▶ **EXERCISE GOAL**
Reproduce all of the listing below without alteration.

[Items from a data source]
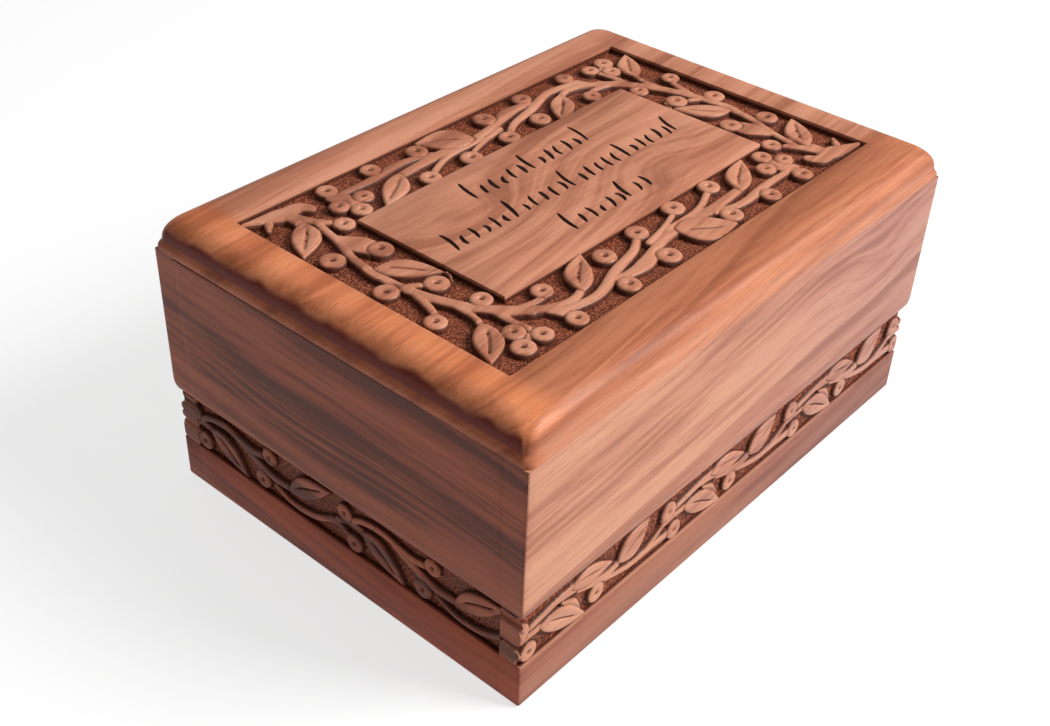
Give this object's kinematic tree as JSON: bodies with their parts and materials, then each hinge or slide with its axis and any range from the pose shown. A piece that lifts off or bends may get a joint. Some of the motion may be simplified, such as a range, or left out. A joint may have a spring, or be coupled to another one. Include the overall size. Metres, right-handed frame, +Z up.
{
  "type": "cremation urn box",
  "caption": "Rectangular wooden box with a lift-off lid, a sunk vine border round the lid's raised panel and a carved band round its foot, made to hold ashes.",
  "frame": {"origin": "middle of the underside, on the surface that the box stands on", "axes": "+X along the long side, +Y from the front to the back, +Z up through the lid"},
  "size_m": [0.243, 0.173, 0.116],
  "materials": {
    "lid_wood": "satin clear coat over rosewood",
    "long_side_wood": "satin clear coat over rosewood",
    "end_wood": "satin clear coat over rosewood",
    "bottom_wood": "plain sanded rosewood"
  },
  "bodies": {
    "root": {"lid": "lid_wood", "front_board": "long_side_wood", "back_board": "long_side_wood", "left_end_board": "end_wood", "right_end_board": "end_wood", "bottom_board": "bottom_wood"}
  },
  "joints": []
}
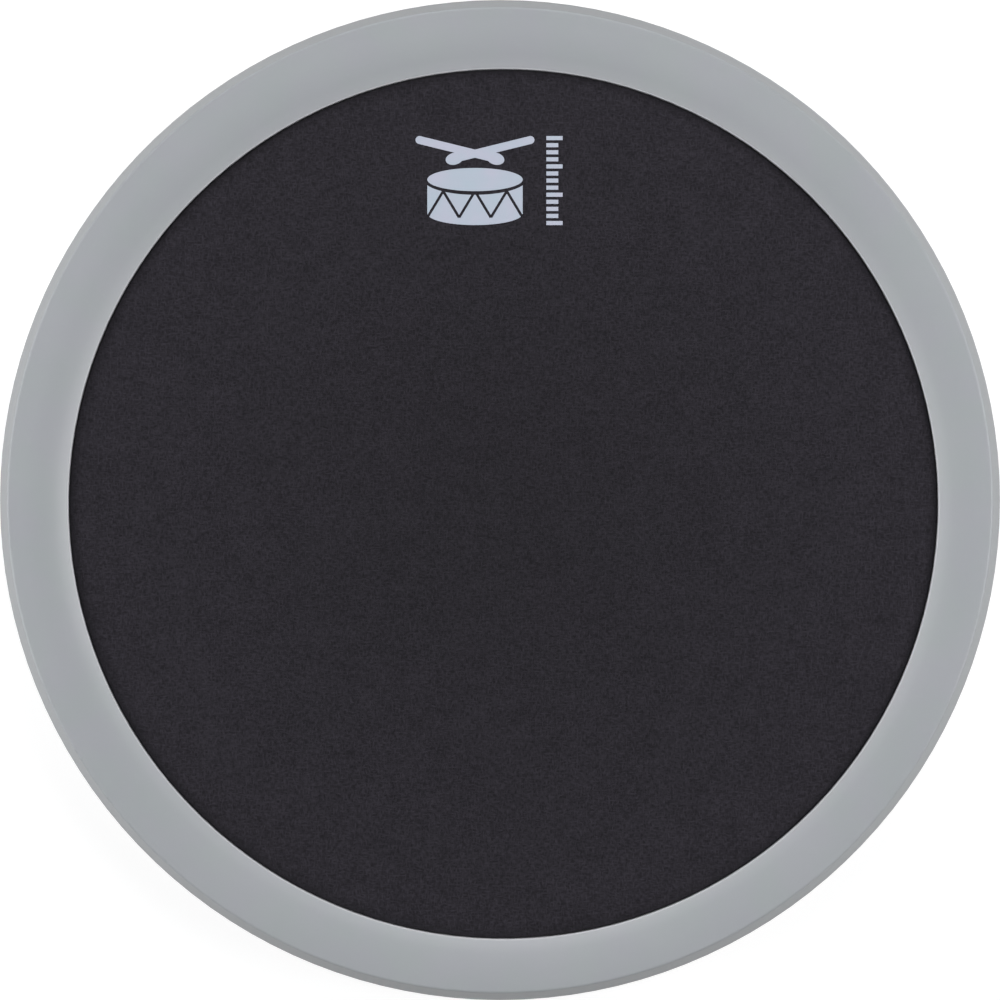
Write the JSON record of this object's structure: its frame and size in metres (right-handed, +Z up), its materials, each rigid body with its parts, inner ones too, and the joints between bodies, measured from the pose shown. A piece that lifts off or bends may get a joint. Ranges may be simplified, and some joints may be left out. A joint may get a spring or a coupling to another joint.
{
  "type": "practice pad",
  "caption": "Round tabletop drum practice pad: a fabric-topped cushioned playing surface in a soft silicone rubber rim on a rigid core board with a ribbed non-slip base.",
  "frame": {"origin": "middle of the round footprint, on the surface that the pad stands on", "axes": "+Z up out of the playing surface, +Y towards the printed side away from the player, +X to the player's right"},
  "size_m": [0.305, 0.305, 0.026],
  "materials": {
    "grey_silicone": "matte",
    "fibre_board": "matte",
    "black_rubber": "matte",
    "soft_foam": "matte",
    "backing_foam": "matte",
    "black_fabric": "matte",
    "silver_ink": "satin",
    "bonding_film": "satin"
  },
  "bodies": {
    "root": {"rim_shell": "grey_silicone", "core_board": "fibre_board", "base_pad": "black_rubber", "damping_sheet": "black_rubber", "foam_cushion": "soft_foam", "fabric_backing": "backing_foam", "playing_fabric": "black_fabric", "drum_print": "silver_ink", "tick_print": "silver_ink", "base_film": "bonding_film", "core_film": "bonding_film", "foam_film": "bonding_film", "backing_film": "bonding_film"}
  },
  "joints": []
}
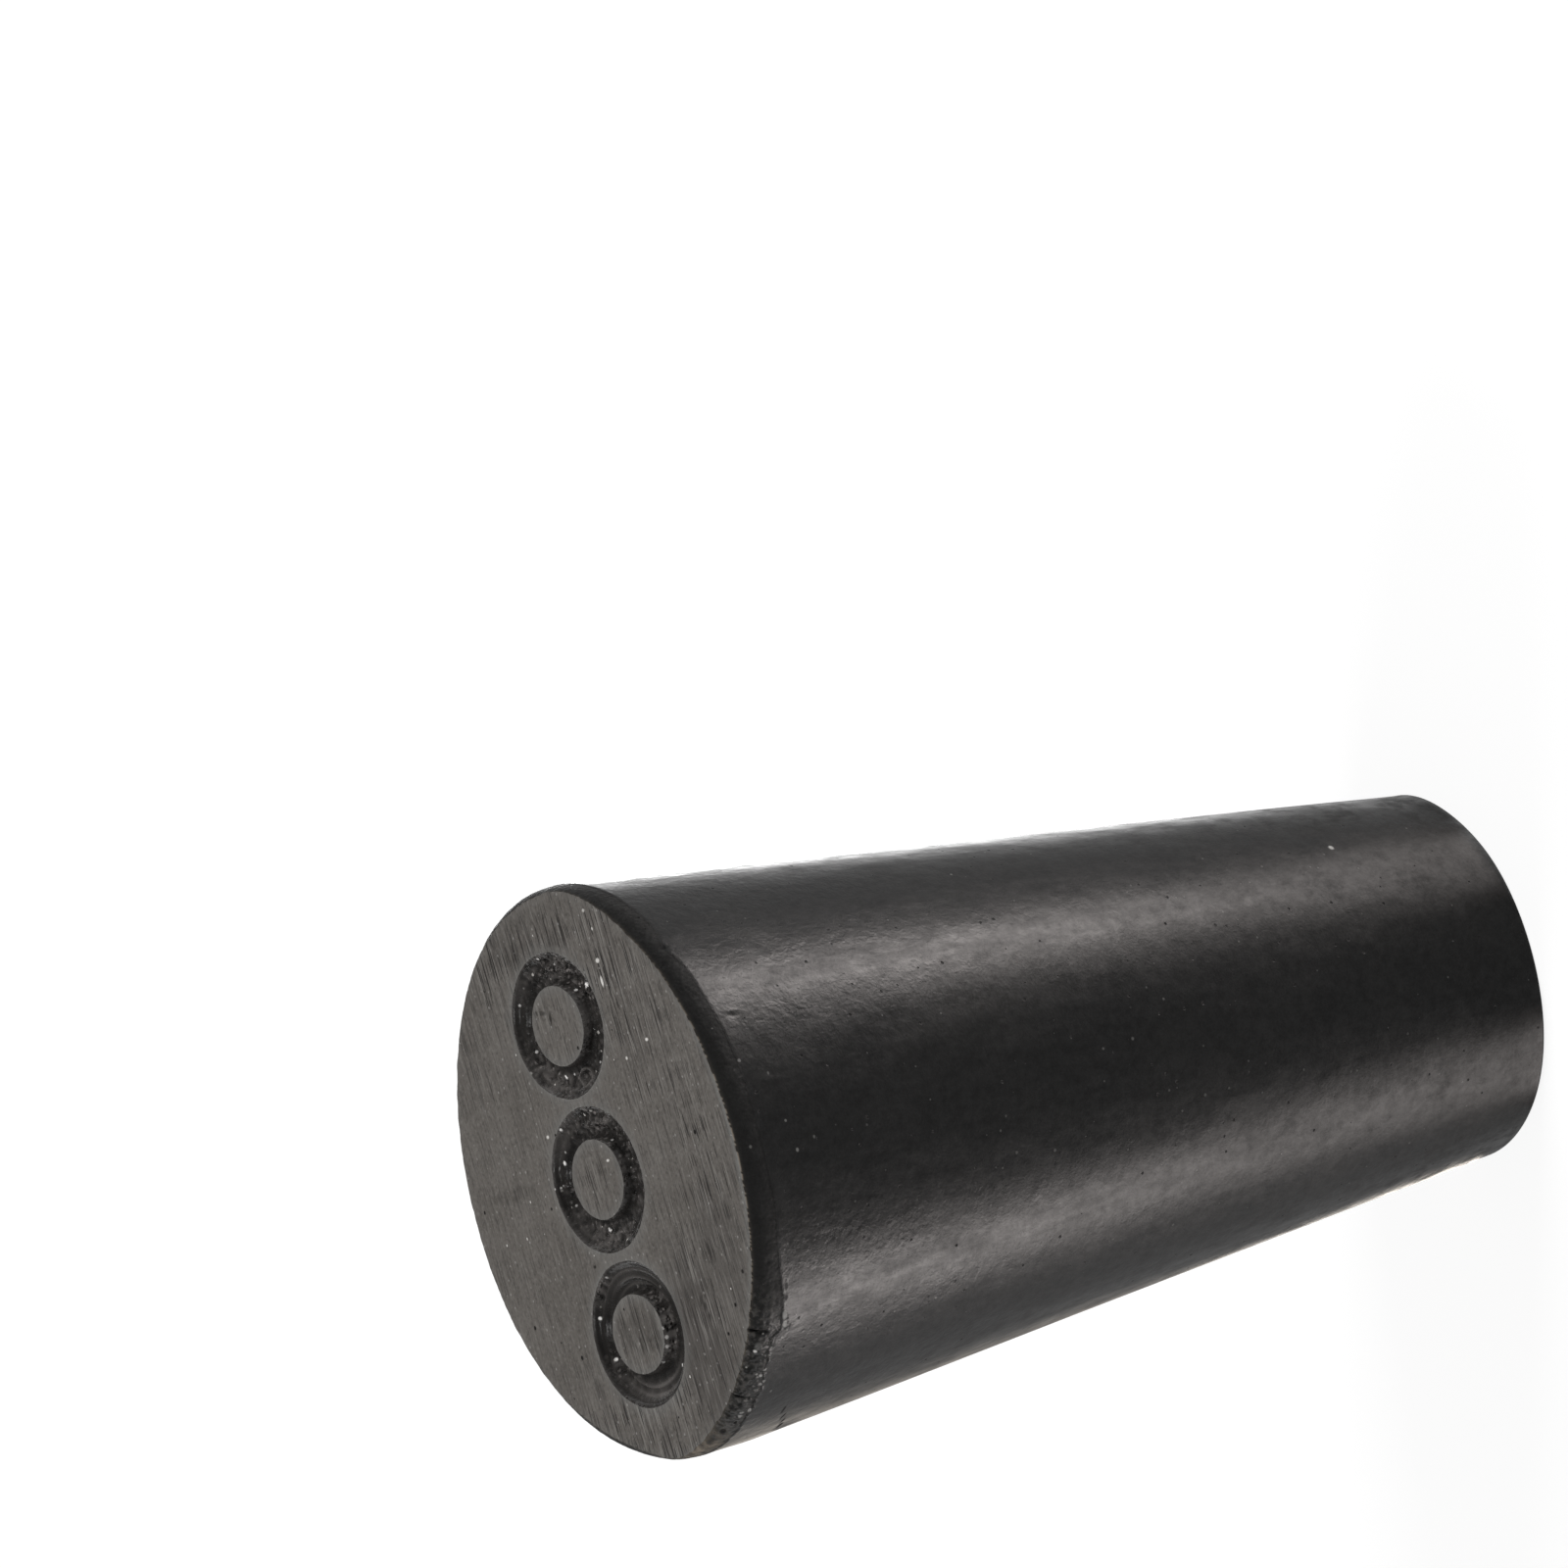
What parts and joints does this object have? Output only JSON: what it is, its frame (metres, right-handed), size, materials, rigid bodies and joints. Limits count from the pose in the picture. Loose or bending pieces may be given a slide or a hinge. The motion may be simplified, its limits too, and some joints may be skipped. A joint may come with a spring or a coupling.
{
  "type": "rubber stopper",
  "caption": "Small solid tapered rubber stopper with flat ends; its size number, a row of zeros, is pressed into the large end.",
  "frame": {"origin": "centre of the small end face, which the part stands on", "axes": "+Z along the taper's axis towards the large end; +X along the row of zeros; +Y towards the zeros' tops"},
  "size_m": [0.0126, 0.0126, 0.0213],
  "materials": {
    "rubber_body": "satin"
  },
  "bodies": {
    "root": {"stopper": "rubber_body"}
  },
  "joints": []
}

▶ **WRITTEN SOLUTION**
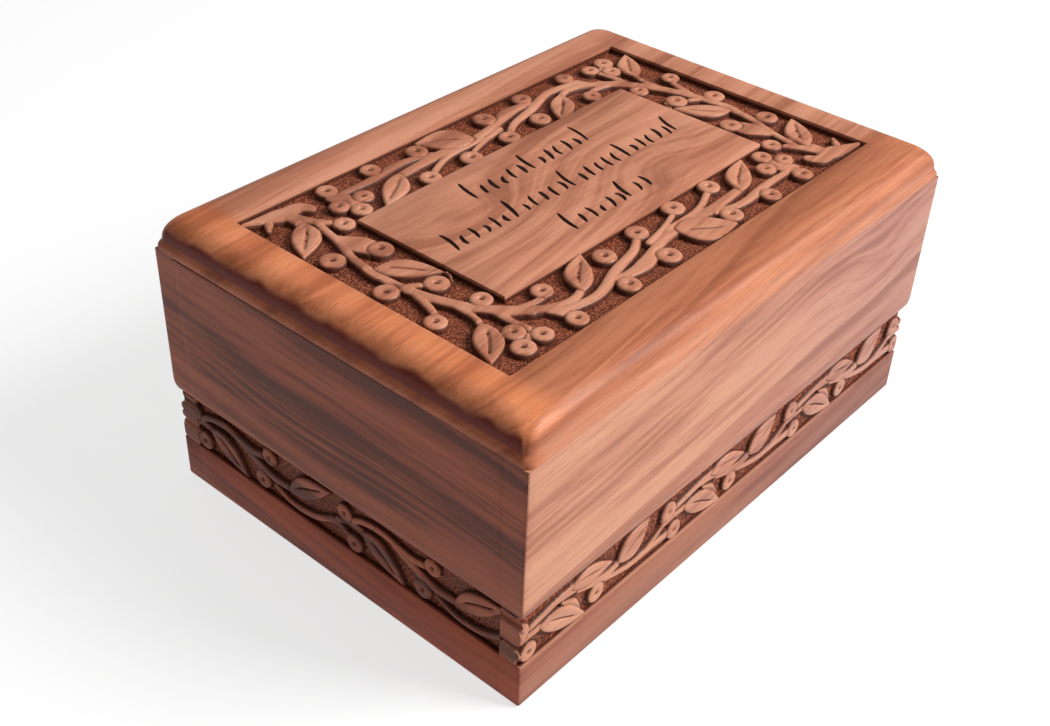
Give this object's kinematic tree as JSON: bodies with their parts and materials, then each hinge or slide with its axis and any range from the pose shown. A piece that lifts off or bends may get a joint. Some of the motion may be simplified, such as a range, or left out. A joint may have a spring, or be coupled to another one. Include the overall size. Metres, right-handed frame, +Z up.
{
  "type": "cremation urn box",
  "caption": "Rectangular wooden box with a lift-off lid, a sunk vine border round the lid's raised panel and a carved band round its foot, made to hold ashes.",
  "frame": {"origin": "middle of the underside, on the surface that the box stands on", "axes": "+X along the long side, +Y from the front to the back, +Z up through the lid"},
  "size_m": [0.243, 0.173, 0.116],
  "materials": {
    "lid_wood": "satin clear coat over rosewood",
    "long_side_wood": "satin clear coat over rosewood",
    "end_wood": "satin clear coat over rosewood",
    "bottom_wood": "plain sanded rosewood"
  },
  "bodies": {
    "root": {"lid": "lid_wood", "front_board": "long_side_wood", "back_board": "long_side_wood", "left_end_board": "end_wood", "right_end_board": "end_wood", "bottom_board": "bottom_wood"}
  },
  "joints": []
}
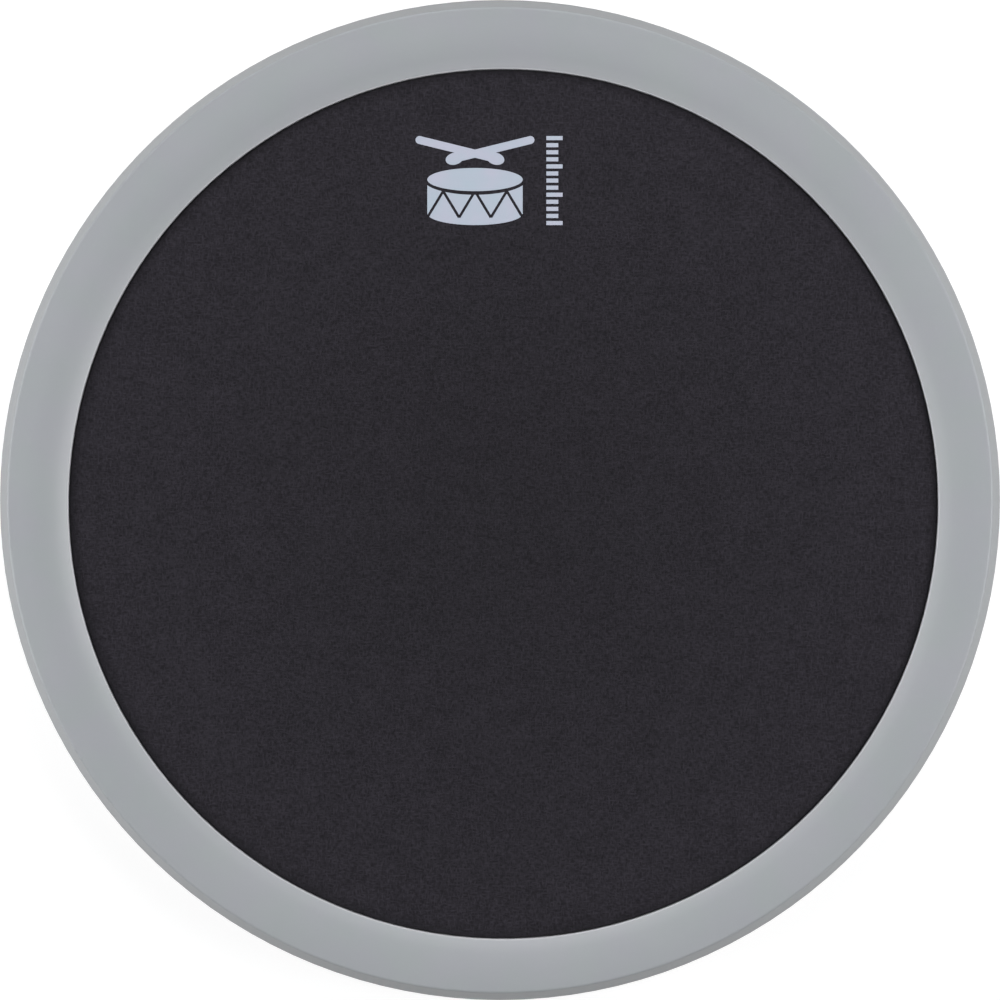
Write the JSON record of this object's structure: its frame and size in metres (right-handed, +Z up), its materials, each rigid body with its parts, inner ones too, and the joints between bodies, measured from the pose shown. A piece that lifts off or bends may get a joint. Ranges may be simplified, and some joints may be left out. A joint may get a spring or a coupling to another joint.
{
  "type": "practice pad",
  "caption": "Round tabletop drum practice pad: a fabric-topped cushioned playing surface in a soft silicone rubber rim on a rigid core board with a ribbed non-slip base.",
  "frame": {"origin": "middle of the round footprint, on the surface that the pad stands on", "axes": "+Z up out of the playing surface, +Y towards the printed side away from the player, +X to the player's right"},
  "size_m": [0.305, 0.305, 0.026],
  "materials": {
    "grey_silicone": "matte",
    "fibre_board": "matte",
    "black_rubber": "matte",
    "soft_foam": "matte",
    "backing_foam": "matte",
    "black_fabric": "matte",
    "silver_ink": "satin",
    "bonding_film": "satin"
  },
  "bodies": {
    "root": {"rim_shell": "grey_silicone", "core_board": "fibre_board", "base_pad": "black_rubber", "damping_sheet": "black_rubber", "foam_cushion": "soft_foam", "fabric_backing": "backing_foam", "playing_fabric": "black_fabric", "drum_print": "silver_ink", "tick_print": "silver_ink", "base_film": "bonding_film", "core_film": "bonding_film", "foam_film": "bonding_film", "backing_film": "bonding_film"}
  },
  "joints": []
}
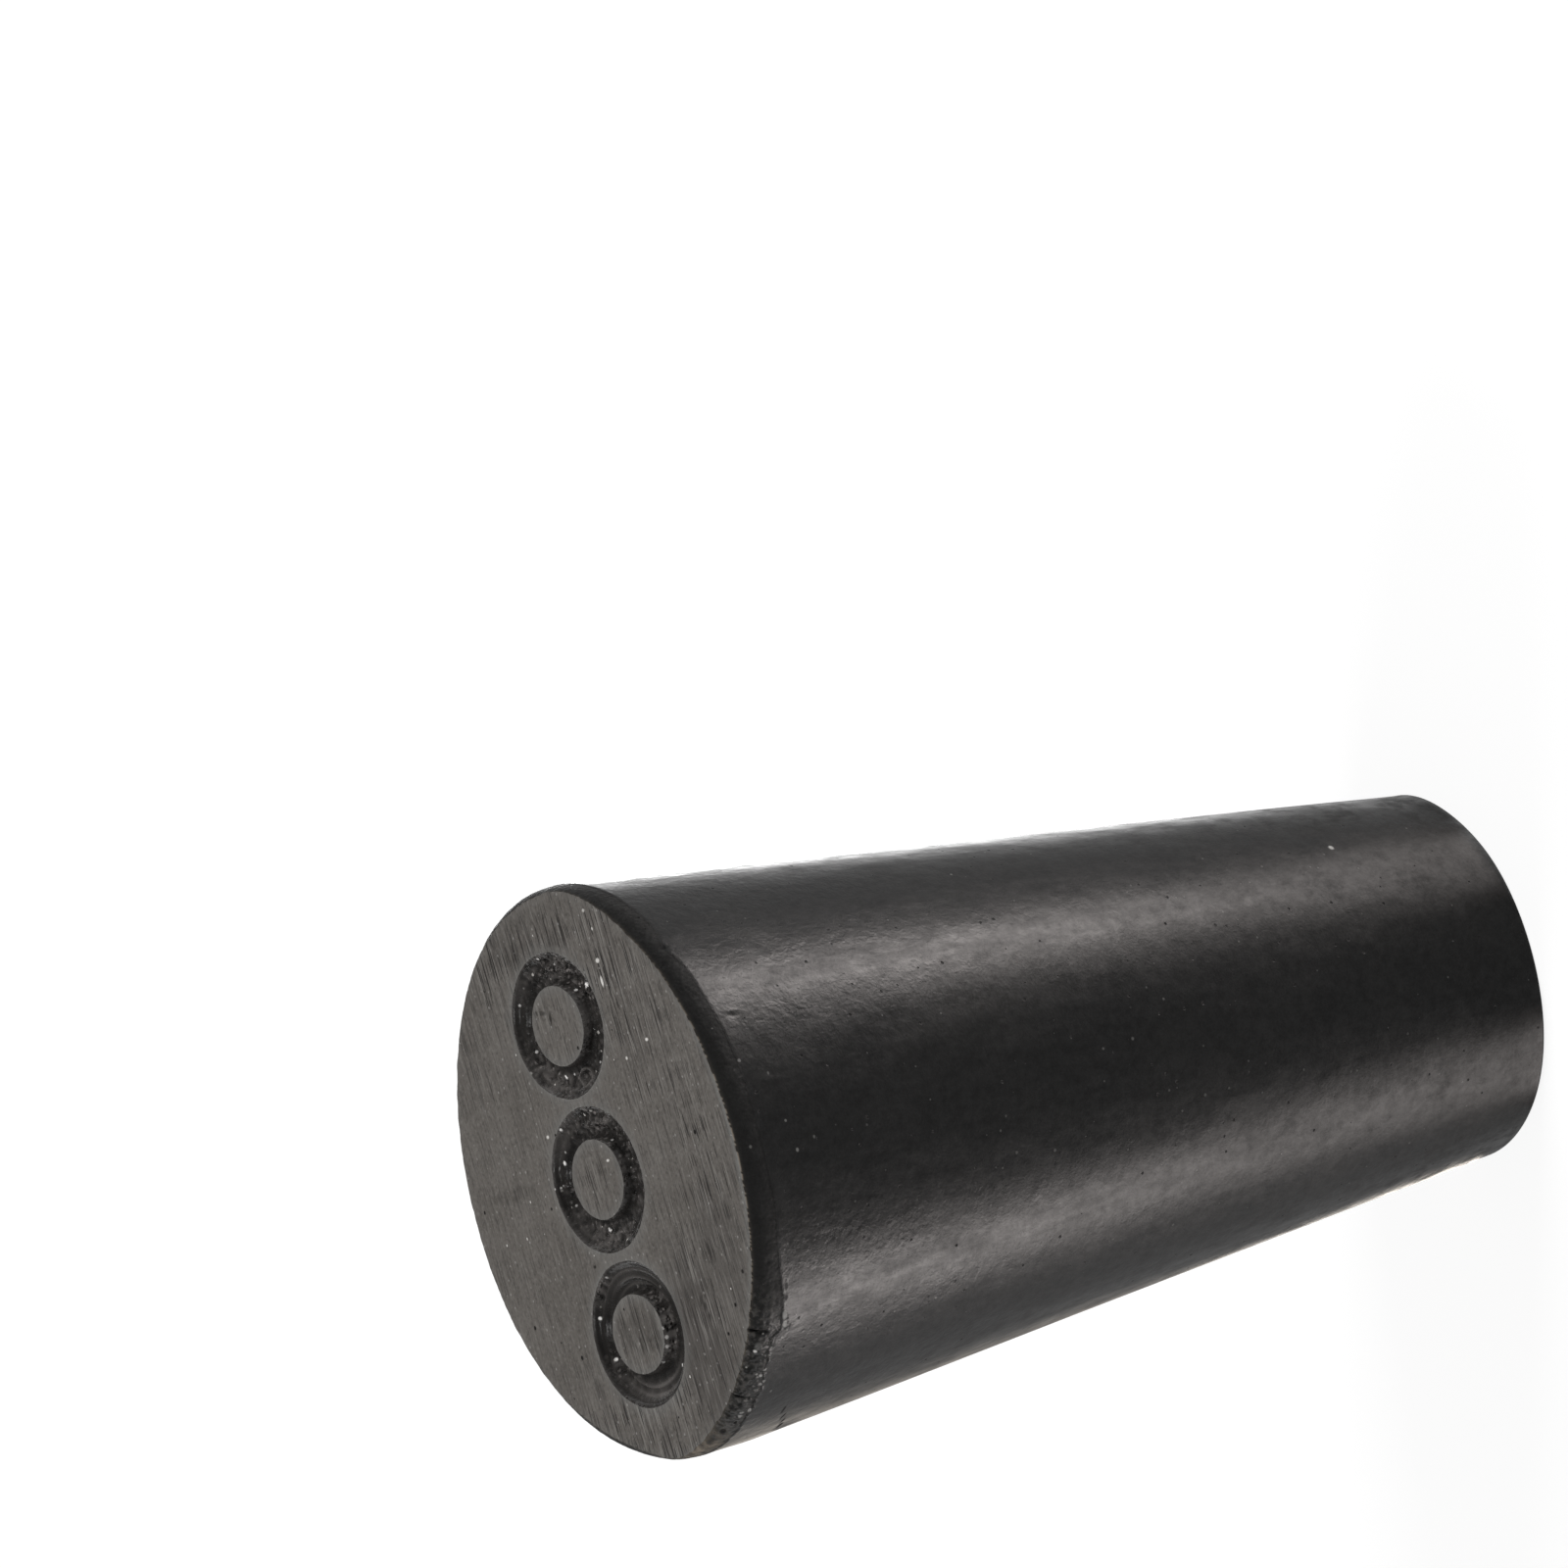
What parts and joints does this object have? Output only JSON: what it is, its frame (metres, right-handed), size, materials, rigid bodies and joints. Limits count from the pose in the picture. Loose or bending pieces may be given a slide or a hinge. The motion may be simplified, its limits too, and some joints may be skipped. A joint may come with a spring or a coupling.
{
  "type": "rubber stopper",
  "caption": "Small solid tapered rubber stopper with flat ends; its size number, a row of zeros, is pressed into the large end.",
  "frame": {"origin": "centre of the small end face, which the part stands on", "axes": "+Z along the taper's axis towards the large end; +X along the row of zeros; +Y towards the zeros' tops"},
  "size_m": [0.0126, 0.0126, 0.0213],
  "materials": {
    "rubber_body": "satin"
  },
  "bodies": {
    "root": {"stopper": "rubber_body"}
  },
  "joints": []
}